O presidente da Câmara dos Deputados, Henrique Eduardo Alves (PMDB-AL), abordou o caráter emblemático da sessão. “Estamos, hoje, resgatando a história e devolvendo ao ex-presidente o lugar que sempre lhe foi devido em nome da democracia brasileira. Equivocou-se a maioria do Congresso há 49 anos ao cassar o mandato de João Goulart. A supressão do mandato que lhe fora conferido por meio de mandato popular jamais poderia ter acontecido”, colocou.
Argumentos inverídicos
A sessão de abril de 1964 em que foi declarada vaga a Presidência da República teve como pretexto o argumento inverídico de que Goulart havia fugido do Brasil. Os autores do projeto de resolução, Simon e Rodrigues, ressaltaram durante a apresentação da proposta que a vacância não poderia ter sido declarada, uma vez que o então presidente se encontrava em solo brasileiro, e não no exterior.
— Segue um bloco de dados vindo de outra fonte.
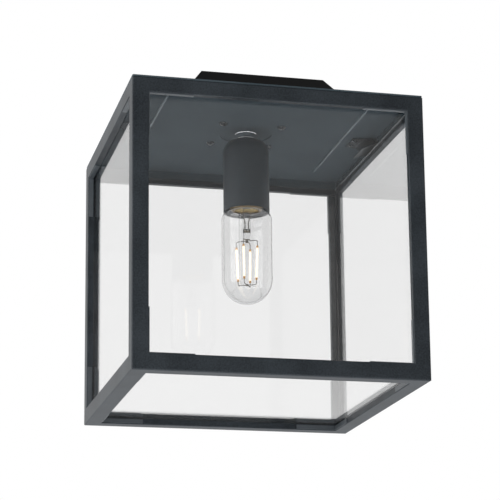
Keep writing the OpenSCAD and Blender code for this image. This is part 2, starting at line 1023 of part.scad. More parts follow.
module bottom_rail(turn) {
    color("#33373b")
        rotate([0, 0, 90 * turn])
            difference() {
                intersection() {
                    along_front(cage_w)
                        translate([0, cage_low])
                            difference() {
                                lipped_angle_2d();
                                translate([rail_w, 0])
                                    mirror([1, 0])
                                        corner_cut_2d(lip_r);
                            }
                    front_mitre(cage_low - 1, low_opening + 1);
                }
                along_front(2 * opening_half)
                    translate([0, low_opening])
                        mirror([0, 1])
                            corner_cut_2d(lip_r);
                upright_corner_cuts(cage_low - 1, low_opening + 1);
            }
}

// The front and back panes reach past the ends of the side panes
module side_pane(turn, pane_half) {
    color("#dfe9ec", 0.3)
        rotate([0, 0, 90 * turn])
            translate([-pane_half, -pane_out, side_pane_low])
                cube([2 * pane_half, glass_t, side_pane_top - side_pane_low]);
}

module pane_bottom() {
    color("#dfe9ec", 0.3)
        translate([-pane_out, -pane_out, floor_pane_low])
            cube([2 * pane_out, 2 * pane_out, glass_t]);
}

// Four L-shaped strips in the corners of an opening, in the XY plane
module opening_strips(half_x, half_y) {
    for (mx = [0, 1], my = [0, 1])
        mirror([mx, 0])
            mirror([0, my])
                translate([-half_x, -half_y]) {
                    square([strip_leg, strip_t]);
                    square([strip_t, strip_leg]);
                }
}

module corner_strips() {
    depth = lip_d - 2 * strip_inset;
    middle = (top_opening + low_opening) / 2;
    color("#5d6368") {
        for (turn = [0 : 3])
            rotate([0, 0, 90 * turn])
                translate([0, -half + strip_inset, middle])
                    rotate([-90, 0, 0])
                        linear_extrude(depth)
                            opening_strips(opening_half, (top_opening - low_opening) / 2);
        translate([0, 0, cage_low + strip_inset])
            linear_extrude(depth)
                opening_strips(opening_half, opening_half);
    }
}

// ---- Lamp ----

module lamp_cap() {
    flare_h = 2;
    color("#c2a25a") {
        threaded_tube(cap_tube_r - cap_wall, cap_tube_r, cap_low + flare_h - EPS, contact_tip - 4);
        translate([0, 0, cap_low])
            difference() {
                cylinder(h = flare_h, r1 = cap_d / 2 + 1.2, r2 = cap_tube_r);
                translate([0, 0, -EPS])
                    cylinder(h = flare_h + 1, r = cap_tube_r - cap_wall);
            }
    }
}

module lamp_insulator() {
    color("#1b1b1d")
        translate([0, 0, contact_tip - 4])
            difference() {
                cylinder(h = 3, r1 = cap_tube_r, r2 = 5.5);
                translate([0, 0, -1])
                    cylinder(h = 2, r = 4);
            }
}

module lamp_contact() {
    color("#b9bcc0")
        translate([0, 0, contact_tip])
            mirror([0, 0, 1])
                translate([0, 0, 1])
                    dome_head(9, 1);
}

// Half section of the bulb: round tip, straight side, rounded shoulder and neck.
// inset is the distance inside the glass's outer face
module bulb_half_2d(inset) {
    r = lamp_r - inset;
    side_r = shoulder_r - inset;
    intersection() {
        union() {
            translate([0, bulb_low_centre])
                circle(r);
            translate([0, bulb_low_centre])
                square([r, shoulder_z - bulb_low_centre]);
            translate([lamp_r - shoulder_r, shoulder_z])
                circle(side_r);
            translate([0, shoulder_z - EPS])
                square([lamp_r - shoulder_r, side_r + EPS]);
            translate([0, shoulder_z])
                square([neck_r - inset, neck_top - shoulder_z]);
        }
        translate([0, lamp_tip - 1])
            square([lamp_r + 1, neck_top - lamp_tip + 1]);
    }
}

module lamp_bulb() {
    color("#eef3f4", 0.3)
        rotate_extrude()
            difference() {
                bulb_half_2d(0);
                bulb_half_2d(bulb_t);
                translate([0, neck_top - 1])
                    square([neck_r - bulb_t, 2]);
            }
}

// The glass mount: a flared tube, closed below by the flattened press that holds the wires
module lamp_stem() {
    flare_r = neck_r - bulb_t - 0.1;
    color("#eef3f4", 0.4) {
        rotate_extrude()
            polygon([
                [0, press_top],
                [stem_r, press_top],
                [stem_r, flare_low],
                [flare_r, stem_top - 1],
                [flare_r, stem_top],
                [stem_r - stem_t, flare_low + 1],
                [stem_r - stem_t, press_top + stem_t],
                [0, press_top + stem_t]
            ]);
        translate([-press_w / 2, -press_t / 2, press_low])
            cube([press_w, press_t, press_top - press_low + EPS]);
    }
}

module at_filaments() {
    for (i = [0 : 3])
        rotate([0, 0, filament_turn + 90 * i])
            children();
}

// Two wires down the stem, upper arms from a hub under the press, and lower arms that join in the middle
module lamp_wires() {
    wire_d = 0.7;
    hub_d = 2.4;
    hub_h = 3;
    start = 0.5 * hub_d - wire_d;
    bend_at = 1.5;
    arm_z = press_low - hub_h / 2;
    link_z = filament_low - link_drop;
    color("#8f8a80") {
        translate([0, 0, press_low - hub_h])
            cylinder(h = hub_h, d = hub_d);
        translate([0, 0, link_z - wire_d])
            cylinder(h = 2 * wire_d, d = hub_d);
        for (side = [-1, 1])
            translate([side, 0, press_top + stem_t])
                wire_run([
                    [stem_l / 3, side > 0 ? 0 : 180, 8],
                    [stem_l / 3 * 2]
                ], wire_d, bend_at);
        at_filaments() {
            translate([start, 0, arm_z])
                rotate([0, 90, 0])
                    wire_run([
                        [filament_ring_r - bend_at - start, 0, 90],
                        [arm_z - bend_at - filament_top]
                    ], wire_d, bend_at);
            translate([start, 0, link_z])
                rotate([0, 90, 0])
                    wire_run([
                        [filament_low_ring_r - bend_at - start, 180, 90],
                        [filament_low - link_z - bend_at]
                    ], wire_d, bend_at);
        }
    }
}

module lamp_filaments() {
    color("#fff2c8")
        at_filaments() {
            lean = [filament_low_ring_r - filament_ring_r, 0, filament_low - filament_top];
            length = norm(lean);
            translate([filament_ring_r, 0, filament_top])
                rotate([0, acos(lean.z / length), atan2(lean.y, lean.x)])
                    cylinder(h = length, d = filament_d);
        }
}

// ---- What is drawn ----

ceiling_pan();
cable_grommet();
pan_standoffs();
terminal_block();
terminal_inserts();
terminal_screws();
earth_stud();
earth_nut();
earth_tag();
lead_live();
lead_neutral();
lead_earth();
tray();
tray_screws();
rim_strips();
clip_feet();
clip_left();
clip_right();
clip_rivets();
nipple();
nipple_locknut();
collar_nut();
holder_cup();
cup_nut();
holder_core();
screw_shell();
centre_contact();
post(0);  // post_front_left
post(1);  // post_front_right
post(2);  // post_back_right
post(3);  // post_back_left
top_rail(0);  // top_rail_front
top_rail(1);  // top_rail_right
top_rail(2);  // top_rail_back
top_rail(3);  // top_rail_left
bottom_rail(0);  // bottom_rail_front
bottom_rail(1);  // bottom_rail_right
bottom_rail(2);  // bottom_rail_back
bottom_rail(3);  // bottom_rail_left
side_pane(0, pane_out);  // pane_front
side_pane(1, pane_out - glass_t - pane_gap);  // pane_right
side_pane(2, pane_out);  // pane_back
side_pane(3, pane_out - glass_t - pane_gap);  // pane_left
pane_bottom();
corner_strips();
lamp_cap();
lamp_insulator();
lamp_contact();
lamp_bulb();
lamp_stem();
lamp_wires();
lamp_filaments();
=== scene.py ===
"""Looks of the porch ceiling lantern: its finishes, its small fittings, the light and the camera."""

import json
import math

import bmesh
import bpy
from mathutils import Matrix, Vector


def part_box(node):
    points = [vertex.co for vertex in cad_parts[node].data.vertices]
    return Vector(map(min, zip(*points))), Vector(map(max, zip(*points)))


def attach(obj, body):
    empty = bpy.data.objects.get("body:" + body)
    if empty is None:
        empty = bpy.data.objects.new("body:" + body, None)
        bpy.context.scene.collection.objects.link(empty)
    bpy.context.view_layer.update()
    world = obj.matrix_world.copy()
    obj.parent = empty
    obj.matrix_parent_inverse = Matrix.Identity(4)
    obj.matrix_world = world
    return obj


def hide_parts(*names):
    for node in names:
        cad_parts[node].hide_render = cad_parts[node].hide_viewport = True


MM = 0.001


# ---- Helpers for colours and materials ----

def linear(hex_colour):
    """An sRGB hex colour as a linear RGBA colour."""
    channels = [int(hex_colour[i:i + 2], 16) / 255 for i in (1, 3, 5)]
    straight = [c / 12.92 if c <= 0.04045 else ((c + 0.055) / 1.055) ** 2.4 for c in channels]
    return (*straight, 1.0)


def add_node(material, kind, settings=None, inputs=None, links=None):
    """Adds a node with its settings, its fixed inputs, and links from other nodes' outputs."""
    node = material.node_tree.nodes.new(kind)
    for name, value in (settings or {}).items():
        setattr(node, name, value)
    for socket, value in (inputs or {}).items():
        node.inputs[socket].default_value = value
    for socket, source in (links or {}).items():
        material.node_tree.links.new(source, node.inputs[socket])
    return node


def new_material(name):
    """An empty material, its output node and the object's own coordinates."""
    material = bpy.data.materials.new(name)
    material.use_nodes = True
    material.node_tree.nodes.clear()
    output = add_node(material, "ShaderNodeOutputMaterial")
    place = add_node(material, "ShaderNodeTexCoord").outputs["Object"]
    return material, output, place


def finish_surface(material, output, shader):
    """Puts the shader on the material's surface."""
    material.node_tree.links.new(shader.outputs["BSDF"], output.inputs["Surface"])
    return material


def per_metre(size_mm):
    """The scale of a pattern whose features are size_mm apart."""
    return 1 / (size_mm * MM)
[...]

Simon, inclusive, estava ao lado de Jango naquela noite, em Porto Alegre (RS).
Já a sessão desta quarta-feira consistiu num dos últimos capítulos das homenagens prestadas ao presidente, mas não o último. João Goulart, morto durante o exílio e enterrado sem honras de chefe de Estado, teve seu corpo exumado e a descoberta, por peritos encaminhados pela Comissão Nacional da Verdade, de que ele teria sido assassinato. O ex-presidente também teve reparada a sua memória na homenagem feita a ele com as devidas honras de chefe de Estado, recentemente. Mas o desenrolar dessa reparação com a verdadeira história do Brasil sendo contada nas escolas, só passará a ser feito daqui por diante, conforme lembrou Simon. “Hoje se encerra um ciclo no país para que possamos dar início a outro, muito melhor e mais democrático”, frisou o senador.